Op het college van gister ging iets fout: de studenten bleken te werken met de oude druk van het boek. Ik wist dat niet, en dus hadden ze het verkeerde hoofdstuk gelezen. De oefening die ik had bedacht, viel in het water, en ik heb geprobeerd de stof te redden, want het hoofdstuk dat ze hadden moeten lezen uit de druk uit 2019 is nou juist zo interessant. Het gaat over wetenschappelijke en zakelijke teksten (hoofdstuk 6).

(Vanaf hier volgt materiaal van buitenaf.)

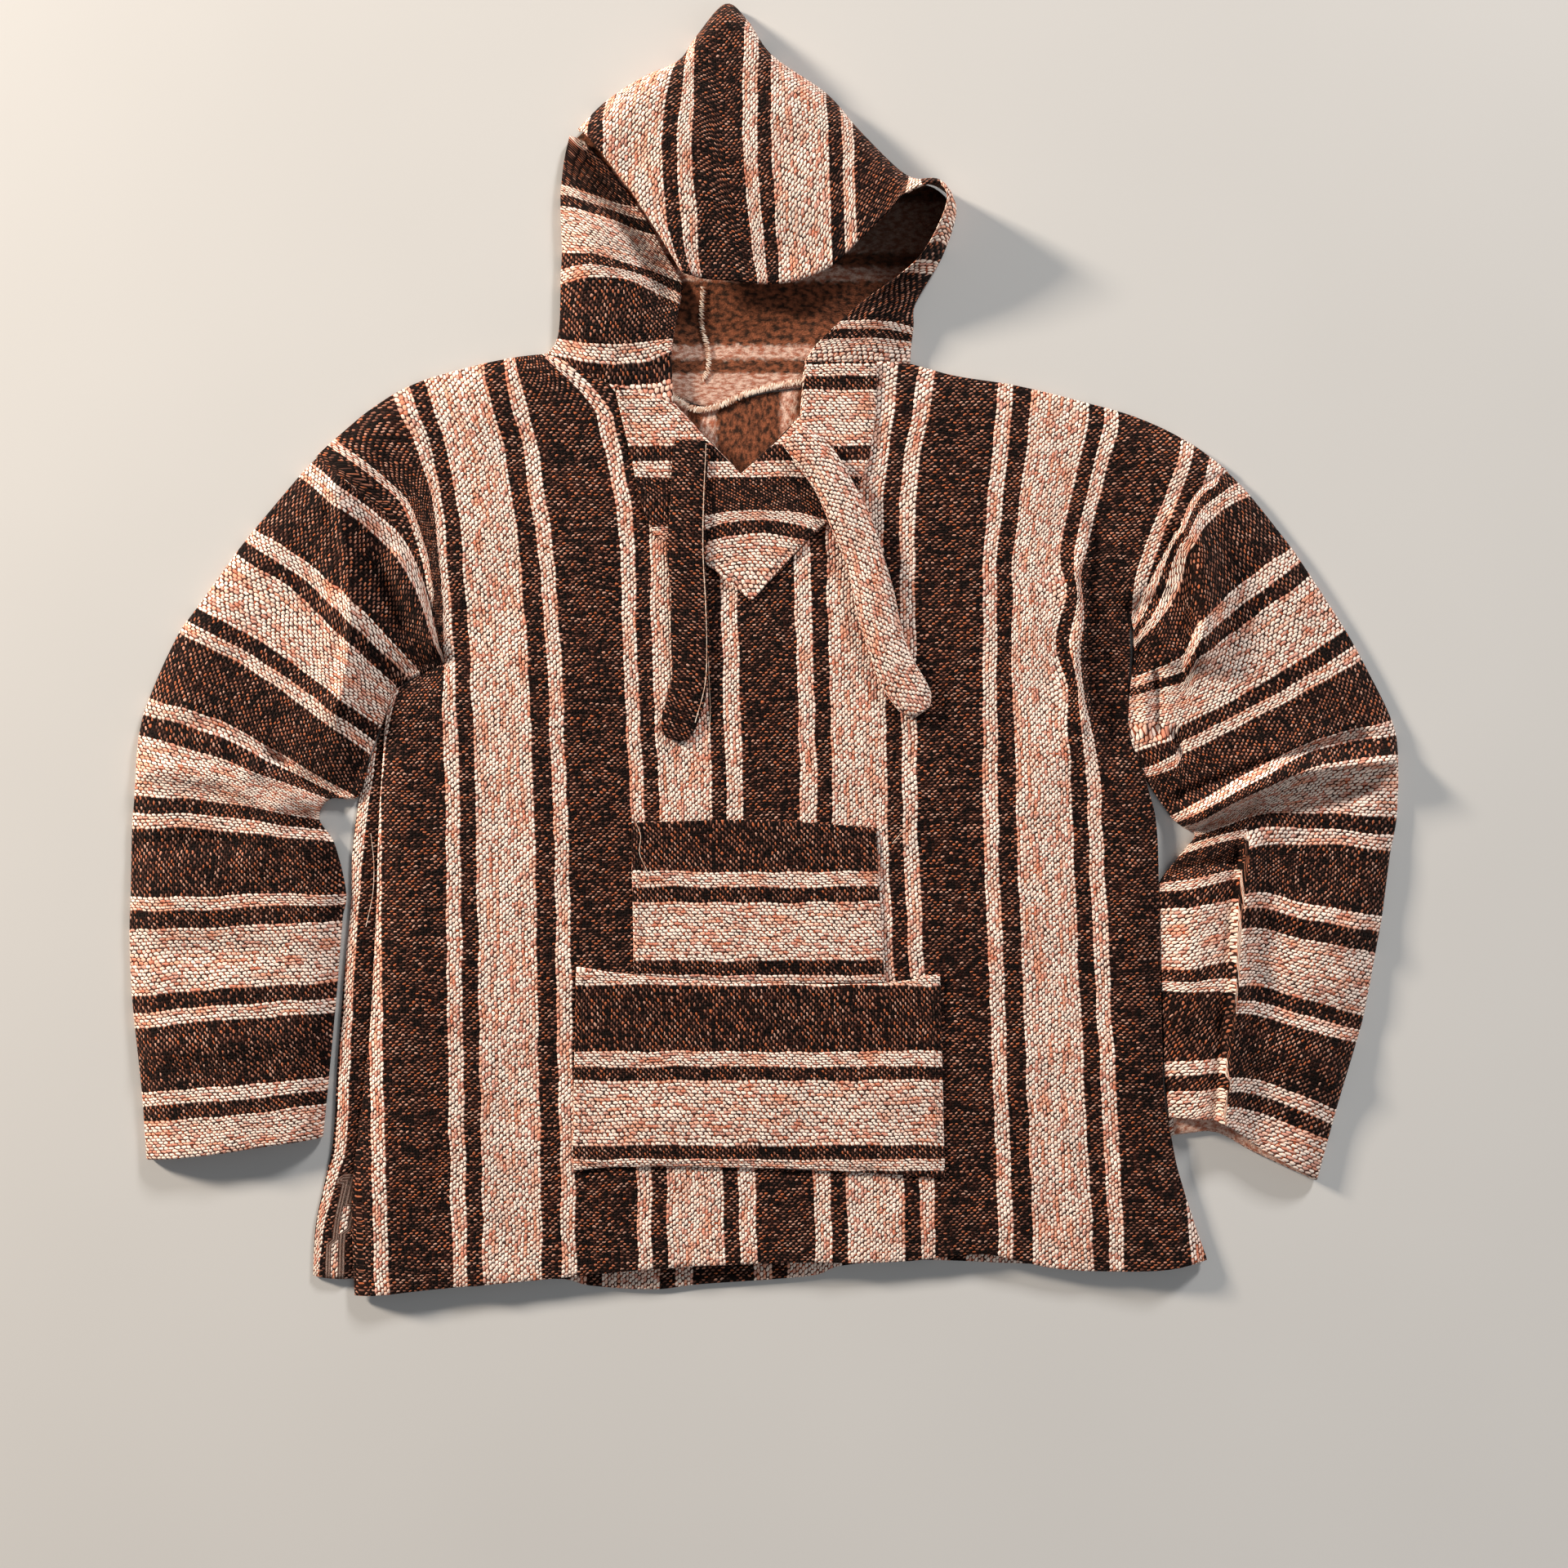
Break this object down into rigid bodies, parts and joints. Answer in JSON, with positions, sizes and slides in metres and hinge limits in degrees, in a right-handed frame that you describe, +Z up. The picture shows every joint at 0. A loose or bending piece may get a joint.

Aan alles is te merken dat de beide auteurs meer thuis zijn in de wetenschap dan in de zakelijke praktijk. In het deel over academisch schrijven gaat het over de vele disciplines, sub-genres (onderzoeksrapport, essay, paper e.d.) en ingebedde genres (de paragraaf over de onderzoeksmethoden is anders geschreven dan de conclusie). Het gedeelte over zakelijke teksten gaat over één discipline (civiele techniek) en twee sub-genres (rapporten en verslagen). Dat is dus maar één casus, en die wordt gelukkig wel grondig beschreven.
Ik vond veel herkenbaar in die casus. Ik moest zelfs even grinniken toen het ging over weerstand tegen het gebruik van ik en wij in zakelijke teksten. Volgens die ingenieurs is dat niet zoals het hoort in hun vak: ‘it just doesn’t sound like civil engineering’. Dat is een over-generalisatie vanuit de wetenschap, waar de eerste persoon ‘just doesn’t sound academic’.
Weerstand hadden de ingenieurs ook tegen het veranderen van ‘vehicle turning movement counts’ in ‘counts of vehicles turning’, want dat zou ‘ambigue’ zijn. De auteurs accepteren dat, ik zou geneigd zijn dat uit te dagen.
In de laatste paragraaf gaat het over structuur, en daarin scheiden de wegen: Biber & Conrad vinden het logisch dat een zakelijke tekst, net zoals een wetenschappelijke, de stappen van het onderzoek volgt. Volgende week ga ik het met de studenten dus maar eens hebben over het piramideprincipe.